WASHINGTON (AP) -- A consultant used by the Environmental Protection Agency said health problems linked to power plant pollution shortens nearly 24,000 lives a year, including 2,800 from lung cancer. The report by Cambridge, Mass.-based Abt Associates Inc., commissioned by environmental advocacy groups, found that 22,000 of those deaths are preventable with currently available technology. The report was released Wednesday. It also found that people dying prematurely from problems associated with exposure to fine particle pollution, or soot, lost an average of 14 years. Power plant pollution also is responsible for 38,200 nonfatal heart attacks each year, according to the study commissioned by groups including the National Environmental Trust, U.S. Public Interest Research Group and Clean Air Task Force. The groups said the study shows that enforcing current law would result in 4,000 fewer preventable deaths a year.
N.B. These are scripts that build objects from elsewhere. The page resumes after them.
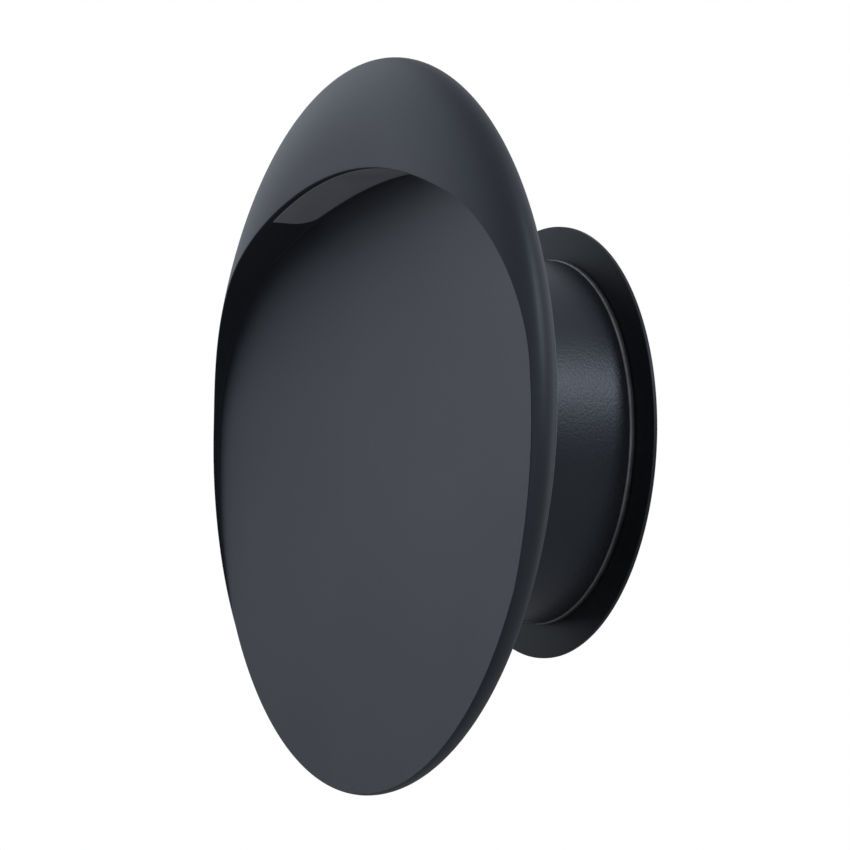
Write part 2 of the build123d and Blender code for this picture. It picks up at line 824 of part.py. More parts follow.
frame_pieces = {
    "pivot_tube": pivot_tube,
    "pivot_nut": pivot_nut,
    "stop_washer": stop_washer,
    "friction_washer": friction_washer,
    "tube_seal": tube_seal,
    "wave_washer": wave_washer,
    "stop_pin": stop_pin,
    "face_seal": face_seal,
    "neck_drum": neck_drum,
    "seam_ring": seam_ring,
    "wall_flange": wall_flange,
    "wall_gasket": wall_gasket,
    "mounting_bracket": mounting_bracket,
    "cable_grommet": cable_grommet,
    "earth_washer": earth_washer,
    "earth_screw": earth_screw,
    "terminal_block": terminal_block,
    "terminal_screws": terminal_screws,
    "terminal_mount_screws": terminal_mount_screws,
    "driver_case": driver_case,
    "driver_screws": driver_screws,
    "supply_leads": supply_leads,
    "earth_lead": earth_lead,
    "led_lead_neck": led_lead_neck,
}

os.makedirs("parts", exist_ok=True)
for name, make in head_pieces.items():
    save(name, make(), HEAD)
for name, make in frame_pieces.items():
    save(name, make())
save("fixing_screws", [fixing_screw(1), fixing_screw(-1)])
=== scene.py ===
import math
import bmesh
import bpy
import numpy as np
from mathutils import Matrix, Vector


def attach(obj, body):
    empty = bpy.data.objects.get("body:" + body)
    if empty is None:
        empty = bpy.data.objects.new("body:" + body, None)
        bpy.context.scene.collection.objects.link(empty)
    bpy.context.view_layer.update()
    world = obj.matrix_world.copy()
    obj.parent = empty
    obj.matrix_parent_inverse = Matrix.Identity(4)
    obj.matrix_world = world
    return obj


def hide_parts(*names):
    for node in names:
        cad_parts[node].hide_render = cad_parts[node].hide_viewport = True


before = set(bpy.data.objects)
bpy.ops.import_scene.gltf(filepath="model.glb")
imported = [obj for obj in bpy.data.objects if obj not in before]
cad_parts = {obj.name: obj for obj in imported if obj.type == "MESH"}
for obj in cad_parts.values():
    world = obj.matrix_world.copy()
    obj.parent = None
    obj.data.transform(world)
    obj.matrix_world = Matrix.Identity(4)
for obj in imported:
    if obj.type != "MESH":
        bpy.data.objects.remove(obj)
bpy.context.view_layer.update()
print("frame loaded")

mm = 0.001

# Shapes are worked out in millimetres. Those of the head are drawn about its own centre, with
# y = 0 on the plane that its depths are measured from, and are then moved by headPlace.
headPlace = np.array([0.0, -66.25, 2.4])


# Meshes from grids

meshing = {
    "mergeWithin": 2e-7,             # metres
    "shortestEdge": 1e-8,
}


def gridFaces(rows, cols, drop):
    # Quads of a grid of rows by cols points whose last column joins the first, without the
    # cells that drop marks.
    index = np.arange(rows * cols).reshape(rows, cols)
    index = np.hstack([index, index[:, :1]])
    quads = np.stack([index[:-1, :-1], index[1:, :-1], index[1:, 1:], index[:-1, 1:]], axis=-1)
    return quads.reshape(-1, 4) if drop is None else quads[~drop]


def makeMesh(name, grids, sharpAngle, material, body, node, place=(0, 0, 0)):
    # grids: (points as rows x cols x 3 in mm, cells to drop). Doubles are merged, so poles and
    # shared edges close, and normals are then made to point outwards.
    verts, faces, start = [], [], 0
    for points, drop in grids:
        rows, cols = points.shape[:2]
        verts.append((points.reshape(-1, 3) + place) * mm)
        faces.append(gridFaces(rows, cols, drop) + start)
        start += rows * cols
    mesh = bpy.data.meshes.new(name)
    mesh.from_pydata(np.vstack(verts).tolist(), [], np.vstack(faces).tolist())
    work = bmesh.new()
    work.from_mesh(mesh)
    bmesh.ops.remove_doubles(work, verts=work.verts, dist=meshing["mergeWithin"])
    bmesh.ops.dissolve_degenerate(work, edges=work.edges, dist=meshing["shortestEdge"])
    bmesh.ops.recalc_face_normals(work, faces=work.faces)
    work.to_mesh(mesh)
    work.free()
    mesh.shade_smooth()
    mesh.set_sharp_from_angle(angle=math.radians(sharpAngle))
    mesh.materials.append(material)
    piece = bpy.data.objects.new(name, mesh)
    bpy.context.scene.collection.objects.link(piece)
    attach(piece, body)
    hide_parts(node)
    print(name, len(mesh.polygons), "faces")


def bezier(a, b, c, count=6):
    # Quadratic Bezier curve from a to c with b between, (1 - t)^2 a + 2 t (1 - t) b + t^2 c,
    # where a, b and c are single points or whole rows of them.
    a, b, c = (np.array(p, float) for p in (a, b, c))
    t = np.linspace(0, 1, count).reshape(-1, *[1] * b.ndim)
    return (1 - t) ** 2 * a + 2 * t * (1 - t) * b + t ** 2 * c


def turned(profile, around):
    # A profile of (radius, y) rows turned about the y axis: radius cos(a), y, radius sin(a).
    angle = np.linspace(0, 2 * np.pi, around, endpoint=False)
    radius, y = np.asarray(profile, float).T
    return np.stack([radius[:, None] * np.cos(angle), y[:, None] + 0 * angle,
                     radius[:, None] * np.sin(angle)], axis=-1)


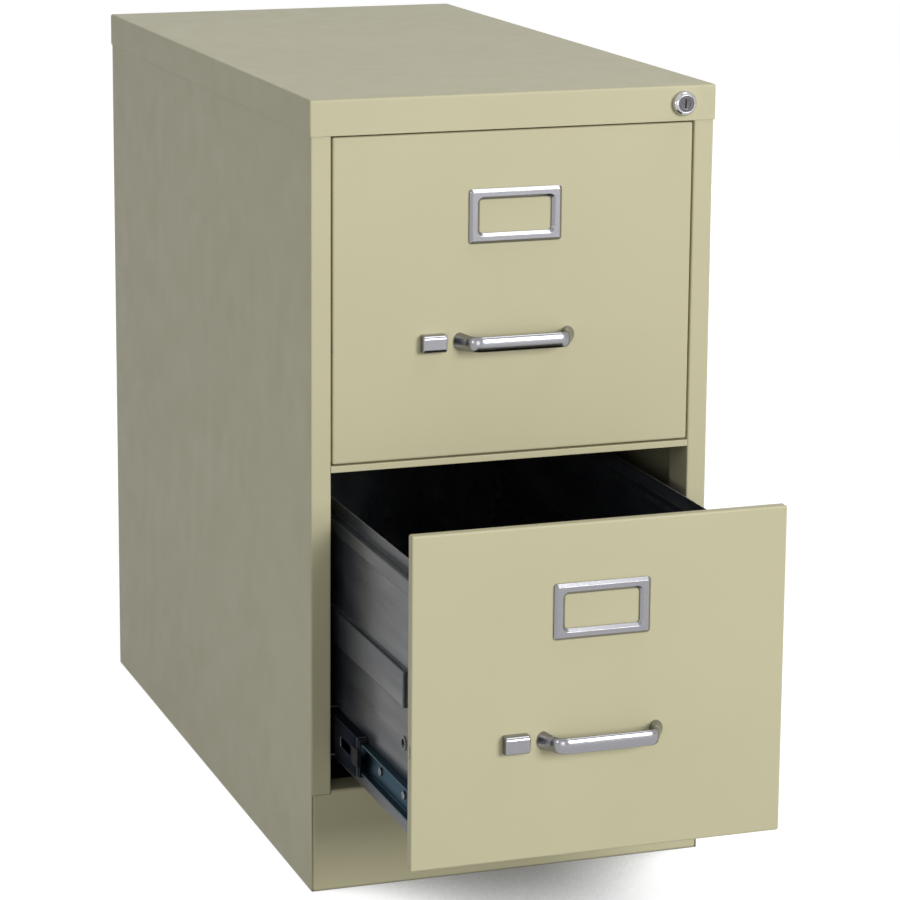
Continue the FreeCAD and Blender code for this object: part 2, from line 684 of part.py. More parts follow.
def drawer_front(level, bottom, pull):
    """The painted skin of a drawer front: a shallow pan with rounded edges."""
    x = ("0 - front_half", "front_half")
    y = both("0", "front_depth", pull)
    z = (bottom, f"{bottom} + front_height")
    block = soften(box(x, y, z), "front_bend", all_pairs_but("y+"))
    hollow = box(inset(x, "front_wall"), (f"{y[0]} + front_wall", f"{y[1]} + {PAST}"), inset(z, "front_wall"))
    hollow = soften(hollow, "front_bend - front_wall", all_pairs_but("y+"))
    middle = f"{z[1]} - handle_drop"
    neck_slot = box(
        ("neck_left - latch_play", "neck_right + latch_travel + latch_play"),
        (f"{y[0]} - {PAST}", f"{y[0]} + front_wall + {PAST}"),
        (f"{middle} - neck_height / 2 - latch_play", f"{middle} + neck_height / 2 + latch_play"),
    )
    shank_room = "rivet_radius + screw_play"
    holes = [
        hole_along_y(at_side(sign, "screw_x"), y[0], f"{y[0]} + front_wall", middle, shank_room)
        for sign in SIDES.values()
    ]
    keep(f"{level}_front", cut(block, [hollow, neck_slot, bolt_slot(middle, pull)] + holes))

    y = both("front_depth - front_wall - liner_fold", "front_depth", pull)
    inside = inset(z, "front_wall")
    block = box(inset(x, "front_wall"), y, inside)
    block = soften(block, "front_bend - front_wall", [(a, b) for a in ("x-", "x+") for b in ("z-", "z+")])
    hollow = box(
        inset(x, "2 * front_wall"),
        (f"{y[0]} - {PAST}", f"{y[1]} - front_wall"),
        inset(z, "2 * front_wall"),
    )
    shell = cut(block, [hollow, bolt_slot(middle, pull)])
    tab_left = "bolt_end + spring_length"
    tab = box(
        (tab_left, f"{tab_left} + tab_wall"),
        both("front_wall + seam", "front_depth - front_wall", pull),
        (f"{middle} - tab_height / 2", f"{middle} + tab_height / 2"),
    )
    keep(f"{level}_front_liner", fuse([shell, tab]))


def bolt_slot(middle, pull):
    """The slot in the left edge of a drawer front for the latch bolt's nose."""
    return box(
        (f"0 - front_half - {PAST}", "0 - front_half + 2 * front_wall + latch_play"),
        both("bolt_front - latch_play", "bolt_front + bolt_thick + latch_play", pull),
        (f"{middle} - bolt_height / 2 - latch_play", f"{middle} + bolt_height / 2 + latch_play"),
    )


def drawer_box(level, bottom, pull):
    """The sides, bottom and back of one drawer."""
    low = f"{bottom} + side_lift"
    rail_top = f"{bottom} + side_top"
    ledge = f"{rail_top} - rail_rise"
    step = f"{ledge} - ledge_drop"
    y = both("front_depth", "drawer_back", pull)
    y_past = (f"{y[0]} - {PAST}", f"{y[1]} + {PAST}")
    rail_x = "box_half + ledge_step - ledge_width"
    for side, sign in SIDES.items():
        web = box(either_side(sign, "box_half - drawer_wall", "box_half"), y, (low, f"{step} + drawer_wall"))
        foot = box(either_side(sign, "box_half - side_foot", "box_half"), y, (low, f"{low} + drawer_wall"))
        ledge_block = soften(
            box(either_side(sign, rail_x, "box_half + ledge_step"), y, (step, ledge)),
            "bead_round",
            [(outward(sign), "z+"), (outward(sign), "z-")],
        )
        ledge_hollow = box(
            either_side(sign, f"{rail_x} - {PAST}", "box_half + ledge_step - drawer_wall"),
            y_past,
            (f"{step} + drawer_wall", f"{ledge} - drawer_wall"),
        )
        ledge_foot = box(
            either_side(sign, f"{rail_x} - {PAST}", "box_half - drawer_wall"),
            y_past,
            (f"{step} - {PAST}", f"{step} + drawer_wall + seam"),
        )
        hanger = box(
            either_side(sign, rail_x, f"{rail_x} + drawer_wall"),
            y,
            (f"{ledge} - drawer_wall", rail_top),
        )
        bead_y = (f"{y[0]} + bead_start", f"{y[1]} - bead_margin")
        bead_z = (f"{bottom} + bead_low", f"{bottom} + bead_low + bead_height")
        bead = soften(
            box(either_side(sign, "box_half - drawer_wall", "box_half + bead_out"), bead_y, bead_z),
            "bead_round",
            [(outward(sign), face) for face in ("y-", "y+", "z-", "z+")],
        )
        pressed = box(
            either_side(sign, f"box_half - drawer_wall - {PAST}", "box_half + bead_out - drawer_wall"),
            inset(bead_y, "drawer_wall"),
            inset(bead_z, "drawer_wall"),
        )
        boss_x = "box_half - drawer_wall" if sign > 0 else "0 - box_half - boss_out"
        boss_at = (along("boss_back", pull), f"{bottom} + boss_lift")
        boss = rod("x", boss_x, *boss_at, "boss_radius", "drawer_wall + boss_out")
        through = f"drawer_wall + boss_out + 2 * {PAST}"
        holes = [rivet_hole(sign, at, f"{bottom} + slide_lift") for at in rivet_places(pull)]
        holes.append(rod("x", f"{boss_x} - {PAST}", *boss_at, "boss_hole", through))
        ledge_shell = cut(ledge_block, [ledge_hollow, ledge_foot])
        whole = fuse([web, foot, ledge_shell, hanger, bead, boss])
        keep(f"{level}_{side}_drawer_side", cut(whole, [pressed] + holes))

    inside = inset(("0 - box_half", "box_half"), "drawer_wall")
    floor_z = (f"{low} + drawer_wall", f"{low} + 2 * drawer_wall")
    keep(f"{level}_drawer_bottom", box(inside, (y[0], f"{y[1]} - drawer_wall"), floor_z))
    back_y = (f"{y[1]} - drawer_wall", y[1])
    back_z = (f"{low} + drawer_wall", f"{rail_top} - back_drop")
    wall = box(inside, back_y, back_z)
    hem = box(inside, (f"{y[1]} - side_foot", y[1]), (f"{back_z[1]} - drawer_wall", back_z[1]))
    keep(f"{level}_drawer_back", fuse([wall, hem]))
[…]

The study relied on computer modeling to compare EPA data on power plant emission levels and dispersal patterns with results of epidemiological studies by Harvard University in 1993 and the American Cancer Society in 1995, said Angela Ledford, who directs the groups' campaign on air pollution.
The data came from 2002 for soot - microscopic particles linked to asthma, heart disease and other health problems - along with acid rain-causing sulfur dioxide and smog-forming nitrogen oxides, Ledford said.
Scott Segal, who represents several major utilities, said the groups are obscuring that soot pollution from power plants dropped 75 percent from 1970 to 1999, based on EPA and Energy Department figures, even as energy consumption increased 41 percent.